Nachdem wir die vierzig Kehren hinter uns gelassen haben, kommen wir an unserer ersten Base an. Ein kleines gemütliches Hotel mit eigener Tankstelle, Imbisswagen und vor allem dem perfekten Sundowner-Platz nebst Heliport. Versorgt mit Drinks aus der Mall und den ersten Empanadas vom Imbisswagen verweilen wir hier, voller Vorfreude auf die nächsten zwei Wochen. Mit Mate und Muscheln aus der Dose genießen wir die fantastische Aussicht über Santiago. Jetzt sind wir wirklich in Chile angekommen.
Erste Schwünge im Andenschnee
Der erste Skitag bringt uns nach Valle Nevado, da hier der Schnee am vielversprechendsten zu sein scheint. Nachdem sich alle sortiert haben, geht’s ab zum Ticketkauf, wobei wir feststellen, dass die Preise schon mal denen in den heimischen Alpen in nichts nachstehen. Also ab auf die Bretter und die ersten Schwünge in den Andenschnee ziehen. Puh, Gott sei Dank das Skifahren doch nicht verlernt, obwohl natürlich der 14-Stunden-Flug und die Höhe zu merken sind, schließlich startet der unterste Lift auf 2.800 Metern. Wir bleiben zunächst einmal auf den Pisten, um reinzukommen und weil zwar Schnee vorhanden ist, die Qualität aber eher „dust on crust“-mäßig ist. Am Mittag beobachten wir noch einige Skiteams aus Europa beim Training, bevor wir dann via Traverse über das Skigebiet La Parva zum Hotelshuttle kommen. Die drei Hausgebiete Santiagos erinnern stark an europäische Skigebiete. Klar: Die Lifte sind etwas älter und die Auswahl an Pisten etwas kleiner, die Pistenqualität muss sich aber vor der europäischen nicht verstecken.

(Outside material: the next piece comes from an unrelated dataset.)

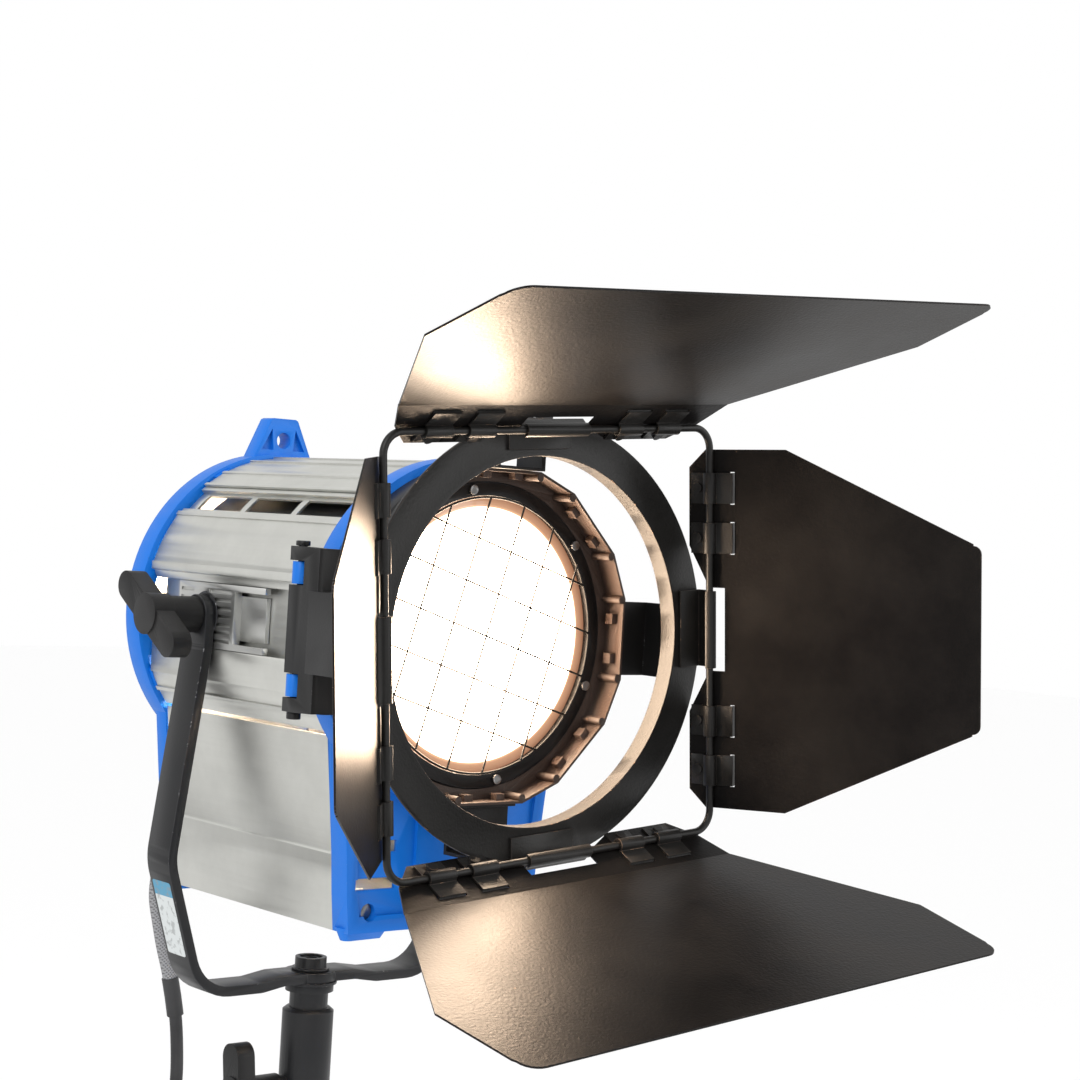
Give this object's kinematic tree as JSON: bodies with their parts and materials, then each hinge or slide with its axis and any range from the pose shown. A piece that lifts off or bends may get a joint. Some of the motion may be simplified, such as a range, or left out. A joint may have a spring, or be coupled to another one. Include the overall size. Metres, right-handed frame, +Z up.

Das Ziel des nächsten Tages ist der La Parva mit 4.047 Metern. Wir fahren uns morgens noch ein bisschen im Skigebiet ein und nehmen den Lift zum höchsten Punkt, bevor wir den Aufstieg in Angriff nehmen. Ca. 100 Höhenmeter unterhalb des Gipfels müssen wir jedoch umdrehen, da dem Großteil der Gruppe noch der Flug und die aktuelle Höhe in den Knochen stecken. Wir können jedoch die Abfahrt zurück ins Gebiet in vollen Zügen genießen, und finden sogar noch etwas Pulver. Am Hotel angekommen heißt es dann packen, denn nachts um halb vier ist die Nacht vorbei, denn der Transferbus bringt uns zum Bahnhof nach Santiago.
Ein Land der Gegensätze
Wir starten früh in der Nacht und fahren vorbei an den Plätzen der Revolution von 2019, zum Bahnhof von Santiago und per Zug weiter nach Chillán. Nach schätzungsweise 246 unbeschrankten Bahnübergängen haben wir das Geräusch der Zughupe ebenso verinnerlicht wie die Kontraste der Lebensumstände zwischen Santiago und den Landbewohnern. Während in Teilen Santiagos kein Unterschied zu europäischen Großstädten zu erkennen ist, sieht man aus dem Zugfenster viele kleine Hütten mit Blechdach, die mit einem Abstand von zwei bis drei Metern in Reih und Glied nebeneinanderstehen und auf ein gutes Verhältnis zum Nachbarn hoffen lassen. Auch die Kulturlandschaft aus Weinreben und Feldern stehen im Kontrast zur Großstadt Santiago.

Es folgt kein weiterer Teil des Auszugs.